Never the Same Mercies Twice
By Lenora Rousseau
(Photo by Aaron Rousseau, 2018)
God’s love towards humanity and creation is inexhaustible. God’s merciful love extends towards creation and humanity with the dawning of each new sunrise. When all else fails, you can count on God’s unfailing love to lead you towards the life that is true life. (Paraphrase of Lamentations 3:22-24).
For many, the turning of our calendar from December 31st to January 1st brings with it a welcomed opportunity for new beginnings. Embedded within those new beginnings is the invitation to dream new dreams and cast new visions for the ways we might live more fully or wholly into the wide open spaces of the months that lie ahead.
What is also true about new beginnings is the inherent invitation to grow or change in some capacity. This means that at some point - whether it’s in the first few minutes, hours, or weeks - we inevitably collide with whatever thought patterns, habits, or hang ups had contributed to or motivated our need for change in the first place. When we do, we will have to make a choice. We can either give up and go back to the status quo, or we can trust that the Spirit who inspired our dreams and visions will provide solutions and resources that will help us brush off the dust and keep moving forward.
Those solutions and resources can go by many names. One name in particular that I have found meaningful in recent days is “new mercies.” And, thankfully, it’s not just in the turning of our calendars that we can experience the gift of “new mercies.” Each and every morning we are invited to re-connect with God’s mercy and grace that is sufficient for the day that awaits.
With this in mind, I have been captivated by the image of God’s mercies spread out on the horizon like manna – created to nourish, heal, strengthen, and sustain us one day at a time, in whatever quantity we need to satiate our souls for that day.
I invite you to just sit with that image for a moment… Let it ruminate in our soul.
As you do, allow me to add one other thought that has shaped my experience with the passage from Lamentations.
This past fall, I began navigating a series of significant changes in my vocational path and faced some equally significant hurdles (both internally and externally). Along the way, I kept recalling a scene from C.S. Lewis’ Prince Caspian in which Aslan (the Christ-like figure) arrives just in time to save Lucy from being captured by enemy soldiers. After they lovingly greet one another, Aslan asks, “Why didn’t you come to me for help?” Lucy responds, “I’m sorry. Why didn’t you come in to save us like last time? Aslan replies, “Things never happen the same ways twice.”
This idea that “things never happen the same way twice” can certainly be applied to the ways in which God’s new mercies might greet us at each day’s dawn. Yet, how often do we go looking for God in the places or faces of those where we last experienced God’s mercy or grace at work in our lives? How often might we expect God’s mercies to keep showing up in the same way they did – as if the best we might hope for today is a recycled or repurposed version of whatever mercies sustained us yesterday?
Don’t get me wrong. Remembering God’s faithfulness in times past (our past or the ancient past) helps us to recognize and experience the fullness of God’s faithfulness and mercy in the present. In fact, the process of “remembering” is often how God opens our eyes to see, our ears to hear, and our hearts to believe that God’s love and grace are actively at work in our present.

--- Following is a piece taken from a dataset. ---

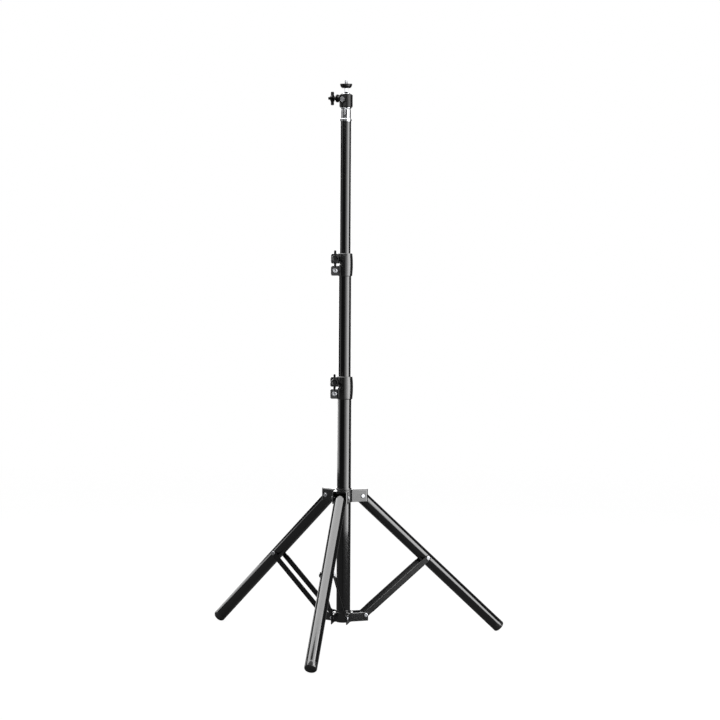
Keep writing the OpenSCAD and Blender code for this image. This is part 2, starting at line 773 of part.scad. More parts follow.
// Bowl-shaped plate, with a shallow recess round its screw
module head_plate() {
    plate_r = plate_d / 2;
    side_h = plate_t - plate_band;
    foot_in = plate_r - plate_foot_d / 2;
    side_r = (pow(side_h, 2) + pow(foot_in, 2)) / (2 * foot_in);
    color("#1d1e20") at_column(ball_z + plate_z) difference() {
        rotate_extrude() {
            intersection() {
                square([plate_r, side_h]);
                translate([plate_r - side_r, side_h]) circle(side_r);
            }
            translate([0, side_h]) square([plate_r, plate_band]);
        }
        translate([0, 0, -1]) cylinder(r = head_shank_d / 2, h = plate_t + 2);
        translate([0, 0, plate_t - screw_recess]) cylinder(r = screw_recess_d / 2, h = screw_recess + 1);
    }
}

// Screw whose plain shank passes through the head plate and stands on the stem
module head_screw() {
    color("#c9ccd0") at_column(ball_z + plate_z) {
        cylinder(r = head_shank_d / 2, h = plate_t);
        translate([0, 0, plate_t]) cylinder(r = head_screw_d / 2, h = head_screw_len);
    }
}

bottom_tube();
bottom_plug();
lower_hub();
lower_clamp();
lower_clamp_bolt();
lower_clamp_knob();
upper_hub();
hub_lock_knob();
middle_tube();
upper_clamp();
upper_clamp_bolt();
upper_clamp_knob();
top_tube();
spigot();
ball_housing();
friction_screw();
ball_lock_knob();
ball();
head_stem();
head_plate();
head_screw();

for (i = [0:len(LEGS) - 1]) {
    leg_pin(i);
    leg_top(i);
    leg_tube(i);
    foot(i);
    brace_rivets(i);
    brace_pivots(i);
    for (s = [0, 1])
        brace_bar(i, SIDES[s]);
}
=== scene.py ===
# %% [markdown]
# # A folding tripod stand with a telescopic mast
# The stand is a light one: three black tubes slide in each other and make the mast, and a moulded hub
# carries three legs that fold up against it. Two split clamps with wing knobs hold the tubes, and a small
# ball head with a quarter-inch screw sits on top. The exact solids come with the frame. This script gives
# them their finishes and models the small pieces that a plain solid leaves out.

# %% Load the fixed frame
import json
from math import cos, pi, radians, sin, tan

import bmesh
import bpy
from mathutils import Matrix, Vector


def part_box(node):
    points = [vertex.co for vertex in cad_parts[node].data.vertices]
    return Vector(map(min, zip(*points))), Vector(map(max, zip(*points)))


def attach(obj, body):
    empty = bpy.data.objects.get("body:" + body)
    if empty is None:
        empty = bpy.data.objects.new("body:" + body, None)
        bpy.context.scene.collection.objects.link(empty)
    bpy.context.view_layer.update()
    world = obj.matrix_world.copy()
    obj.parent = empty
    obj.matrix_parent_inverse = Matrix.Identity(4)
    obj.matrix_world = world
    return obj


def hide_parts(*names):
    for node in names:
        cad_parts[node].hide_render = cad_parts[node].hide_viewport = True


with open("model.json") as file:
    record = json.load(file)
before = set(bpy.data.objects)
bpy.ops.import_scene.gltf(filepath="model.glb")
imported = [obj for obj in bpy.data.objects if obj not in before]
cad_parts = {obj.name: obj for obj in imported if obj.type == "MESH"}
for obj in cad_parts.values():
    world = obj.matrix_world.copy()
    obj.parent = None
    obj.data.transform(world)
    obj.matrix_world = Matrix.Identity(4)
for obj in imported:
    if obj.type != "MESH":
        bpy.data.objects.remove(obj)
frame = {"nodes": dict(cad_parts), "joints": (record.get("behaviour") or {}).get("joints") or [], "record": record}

MM = 0.001
nodes = frame["nodes"]
scene = bpy.context.scene
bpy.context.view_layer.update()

# %% [markdown]
# ## Where things are
# Places come from the frame: the corners of a solid's box, or the line that a joint turns about. So the
# pieces on the mast follow when one of its tubes gets longer. The mast's axis is the centre line of its
# bottom tube.

# %% Places from the frame
LEGS = ["front", "right", "left"]
CLAMPS = {"lower": "mast_base", "upper": "middle_mast"}
joints = {joint["name"]: joint for joint in frame["joints"]}


def middle(name):
    """Centre of a solid's box."""
    low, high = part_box(name)
    return (low + high) / 2


def joint_frame(name, across):
    """Frame on a joint's line: +Z runs along the line, and +X lies as near as it can to a direction."""
    along = Vector(joints[name]["axis"]).normalized()
    side = Vector(across)
    side = (side - along * side.dot(along)).normalized()
    turn = Matrix((side, along.cross(side), along)).transposed().to_4x4()
    return Matrix.Translation(joints[name]["pos_m"]) @ turn


mast_axis = middle("bottom_tube")
mast_axis.z = 0
print("The mast stands at", [round(value / MM, 1) for value in mast_axis], "mm")

# %% [markdown]
# ## The camera
# The stand was photographed from far off with a long lens, so its upright lines stay parallel. The camera
# stands a little to the right of the front leg, at the height of the upper clamp, and looks slightly down.
# A pinch of roll levels the mast as in the photograph.

# %% Camera
EYE = Vector((756.5, -4117.8, 805.6)) * MM
TURN = radians(9.859)
LOOK_DOWN = radians(4.028)
ROLL = radians(0.344)
SENSOR_MM = 36
LENS_MM = 119.7

bpy.ops.object.camera_add()
camera = bpy.context.object
camera.data.sensor_width = SENSOR_MM
camera.data.lens = LENS_MM
camera.data.clip_end = 50
camera.matrix_world = (
    Matrix.Translation(EYE)
    @ Matrix.Rotation(TURN, 4, "Z")
    @ Matrix.Rotation(pi / 2 - LOOK_DOWN, 4, "X")
    @ Matrix.Rotation(ROLL, 4, "Z")
)
scene.camera = camera
scene.view_settings.view_transform = "Standard"
print("The camera stands", round((EYE - mast_axis).xy.length, 2), "m from the mast")

# %% [markdown]
# ## Colours and nodes
# Paint charts give a colour as a hex code, which is how a screen shows it. A renderer adds up light, so it
# needs the linear value, and one function does that for every colour here. One more function adds a node,
# sets its options and plugs in its links, which keeps the materials short enough to read.

# %% Colour and node helpers
def linear(code):
    """Linear red, green and blue with alpha, from a hex code such as #1c1d1f."""
    parts = [int(code[start:start + 2], 16) / 255 for start in (1, 3, 5)]
    return [part / 12.92 if part <= 0.04045 else ((part + 0.055) / 1.055) ** 2.4 for part in parts] + [1]


def add_node(tree, kind, inputs=None, **settings):
    """Adds a shader node, sets its options, and fills or links its inputs."""
    node = tree.nodes.new("ShaderNode" + kind)
    for option, value in settings.items():
        setattr(node, option, value)
    for socket, value in (inputs or {}).items():
        if isinstance(value, bpy.types.NodeSocket):
            tree.links.new(value, node.inputs[socket])
        else:
            node.inputs[socket].default_value = value
    return node


def per_mm(size):
    """Scale of a texture whose features are about this many millimetres wide."""
    return 1 / (size * MM)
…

With that in mind, as you navigate your way into a new year and a new decade, I encourage you to consider the role new mercies might play in helping you to live into whatever goals, dreams, or visions get you most excited about the days and months ahead. To that end, perhaps the following questions might serve as an examen and/or means of grace.
As you think back to New Year’s past, can you recall a time when new mercies - unexpected resources or solutions - helped you to reach a goal or live into a new vision/mission?
As you think about that experience, what sensations, textures, or impressions helped you to recognize the Sacred was at work in the provision of those new mercies?
As you think about the dreams and visions you have for the present/near future, what will you need from God to help you keep pressing onward in that journey?
What textures, sensations, or impressions bubble up for you as you consider those needs?
Are there ways that you hope new mercies might present themselves to you today?
Are there ways you might be resisting the new mercies that have presented themselves as solutions or resources?
How might you open yourself each day to more readily recognize and respond to new mercies as they greet you in new spaces or new faces?
As you sit with those questions or ponder your own, my hope is that will you have the courage to keep pressing onward with your eyes and heart wide open, expecting God’s love and mercy to show up (and keep showing up) in surprising and unexpected ways that will nourish and sustain you as you live into the life that is yours, and yours alone, to live.